Sklepowe półki z piwami coraz częściej kuszą konsumentów tabliczkami z napisem piwa regionalne. Piwa typu stout czy koźlaki nie dziwią już przeciętnego klienta tak jak kiedyś, a i coraz częściej można spotkać mocno nachmielone piwa z wyraźną goryczką. Również świeckie bary i restauracje chętniej decydują się na wprowadzanie do swojej oferty innych piw.
W roku 1772 spisy urzędnicze wymieniały 53 piwowarów na terenie Świecia i okolic, a w roku 1831 działały tu 3 browary. Niecałe 20 lat później były już tylko dwa browary, które pracowały do początku XX wieku. Wiadomo, że w okresie międzywojennym w Świeciu działał jeszcze browar należący do Niemca Lothara Rosta (budynek zachowany do teraz obok Przedszkola nr 1, naprzeciw Wdy).
Jak sprawa wygląda dzisiaj? Jak podaje Magdalena Bergmann, sekretarz Kujawsko-Pomorskiego Oddziału Terenowego Polskiego Stowarzyszenia Piwowarów Domowych liczba stowarzyszonych piwowarów w województwie wynosi 34 osoby na ponad 600 w całej Polsce.- W samym Świeciu i powiecie być może są osoby warzące piwo, ale nie są członkami naszego stowarzyszenia i nie mamy z nimi kontaktu. Na północy województwa mamy kolegę z Chełmna, drugiego z Grudziądza – mówi Bergmann. - Większość z nas warzy jednak w Toruniu i Bydgoszczy.
źródło: Bloomberg/x-news
Pan Adam Lerke z Chełmna robi piwo od 5 lat. - Z wykształcenia jestem technikiem kucharzem i zwyczajnie spróbowałem – mówi Lerke. - Uwarzyłem pierwszą warkę, potem drugą i tak jakoś poleciało i za każdym razem było coraz lepiej. Najważniejsze to się nie poddawać. Jak nie wyjdzie pierwsza warka, to następna już na pewno się uda.
Proces przygotowania piwa do fermentacji trwa kilka godzin, następnie piwo fermentuje przez parę tygodni.
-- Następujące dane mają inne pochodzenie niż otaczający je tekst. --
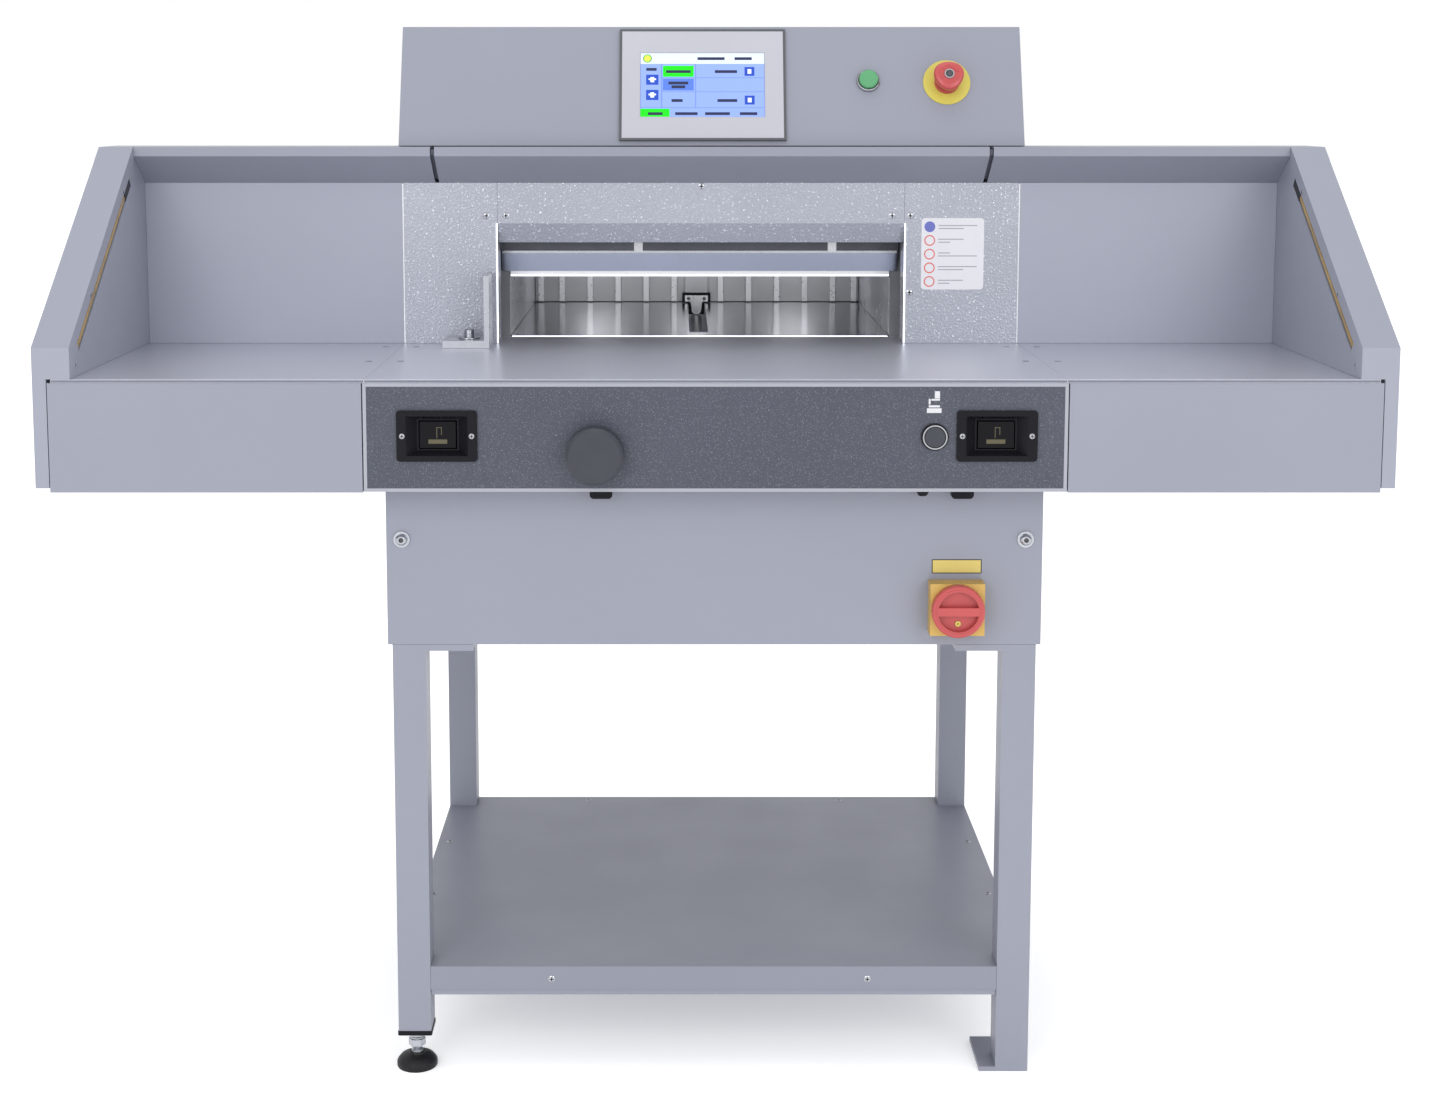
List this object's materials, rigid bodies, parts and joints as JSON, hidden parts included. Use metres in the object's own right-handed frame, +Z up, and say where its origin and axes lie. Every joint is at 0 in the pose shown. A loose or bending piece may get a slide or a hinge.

Później trzeba je zabutelkować i odstawić do leżakowania. - Gdzieś słyszałem, że jak potrafi się ugotować zupę, to piwo też się zrobi - dodaje pan Adam.
Nie inaczej było w przypadku niedawno powstałego browaru restauracyjnego przy pensjonacie "Przystanek Tleń”. - Zaczęło się od nieśmiałego pomysłu, rzuconego oczywiście przy kuflu piwa, przez jednego z naszych gości . Pomyślałem czemu nie i postanowiłem spróbować.- wspomina Roman Pękała, menadżer pensjonatu. - Początkowo robiliśmy piwo w domu, eksperymentowaliśmy, warzyliśmy małe warki po 30 litrów, więc przerzucenie się z nich na 550 było nie lada wyzwaniem, ale się udało.
Obecnie browar posiada w swojej ofercie trzy stałe pozycje: pils, pszeniczne oraz piwo na miodzie gryczanym, do którego produkcji wykorzystywany jest miód z pasieki Sławomira Wnuka z Lniana. - To naprawdę świetna przygoda. Działamy w zasadzie od niedawna i cały czas badamy naszych klientów – ich smaki i upodobania. Nie boimy się jednak eksperymentów – dodaje Pękała. - Robiliśmy już piwo marcowe, autorskiego witbiera czyli belgijski wariant piwa pszenicznego z dodatkiem kolendry i skórki pomarańczowej, a już za chwilę będzie okazja do spróbowania american amber ale'a charakteryzującego się specyficznymi aromatami amerykańskich chmieli które nadają piwu wyjątkowy zapach cytrusów, owoców tropikalnych, oraz żywicy.